Marine Insuranceà EY is planning to launch the first blockchain platform for marine insurance, alongside MicrosoftA.P Moller- Maersk and others. The distributed ledger will be used to capture information about shipments, risk and liability, and to help firms comply with insurance regulations. It will also ensure transparency across an interconnected network of clients, brokers, insurers and other third parties. Marine industry is facing high administrative burdens of managing and writing claims with a lot of paperwork. All contracts are signed multiple times. They go from ship to ship, port to port, through quite a journey. Distributed ledgers are groupings of data shared across multiple locations without the need for central administrators and other middle men. The blockchain platform would enable the shipping giant to maintain a smoother relationship with the insurance market.  Marine insurance has traditionally relied on physical contracts being shipped to and fro, from one port to another, in order to be eventually signed. Initially, focus was on marine insurance as it is well-suited to a blockchain solution as it has a complex international ecosystem, with multiple parties, multiple jurisdictions, high transaction volumes and significant levels of reconciliation. Blockchain can be applied to any commercial or specialty line of business with high-value assets. The blockchain solution was built on Microsoft’s cloud platform, Microsoft Azure. Blockchain is a transformational technology with the ability to significantly reduce the friction of doing business, especially streamlining business processes shared across multiple organizations. Marine insurance is a prime example of a complex business process that can be optimized with blockchain.

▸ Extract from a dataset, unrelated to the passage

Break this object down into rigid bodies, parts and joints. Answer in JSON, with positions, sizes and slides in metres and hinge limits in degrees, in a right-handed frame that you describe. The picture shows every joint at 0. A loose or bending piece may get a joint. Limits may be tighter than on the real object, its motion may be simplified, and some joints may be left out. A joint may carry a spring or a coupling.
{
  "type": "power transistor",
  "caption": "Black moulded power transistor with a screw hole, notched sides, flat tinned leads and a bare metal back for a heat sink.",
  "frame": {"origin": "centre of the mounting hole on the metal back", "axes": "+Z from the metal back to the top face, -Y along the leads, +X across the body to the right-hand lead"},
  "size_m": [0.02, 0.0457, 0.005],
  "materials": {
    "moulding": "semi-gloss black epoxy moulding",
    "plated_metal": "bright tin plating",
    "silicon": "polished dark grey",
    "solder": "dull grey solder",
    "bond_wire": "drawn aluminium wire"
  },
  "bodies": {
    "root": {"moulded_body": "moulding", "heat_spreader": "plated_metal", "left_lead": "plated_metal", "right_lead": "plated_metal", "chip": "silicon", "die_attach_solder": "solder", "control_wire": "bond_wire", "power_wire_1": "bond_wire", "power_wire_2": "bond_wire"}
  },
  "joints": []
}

Blockchain: Healthcare Use case

Clinical Health Data Exchange and Interoperability

  • Blockchain-enabled health IT systems that can provide technological solutions to many challenges, including health data interoperability, integrity and security, portable user-owned data and other areas. Most fundamentally, blockchain could enable data exchange systems that are cryptographically secured and irrevocable.
  • This would enable seamless access to historic and real-time patient data, while eliminating the burden and cost of data reconciliation.
  • Business Case Example – Collaboration between Guardtime, the data-centric security company, and the Estonian eHealth Foundation to secure the health records of one million Estonian citizens using its proprietary Keyless Signature Infrastructure (KSI) is a classic example of blockchain technology. When it comes to a master patient index, for instance, hospitals currently have as many as 20 different ways to enter a simple date-of-birth and no real way to standardize that once it’s been done. Blockchain could ease that by tying patients to their data, rather than identity.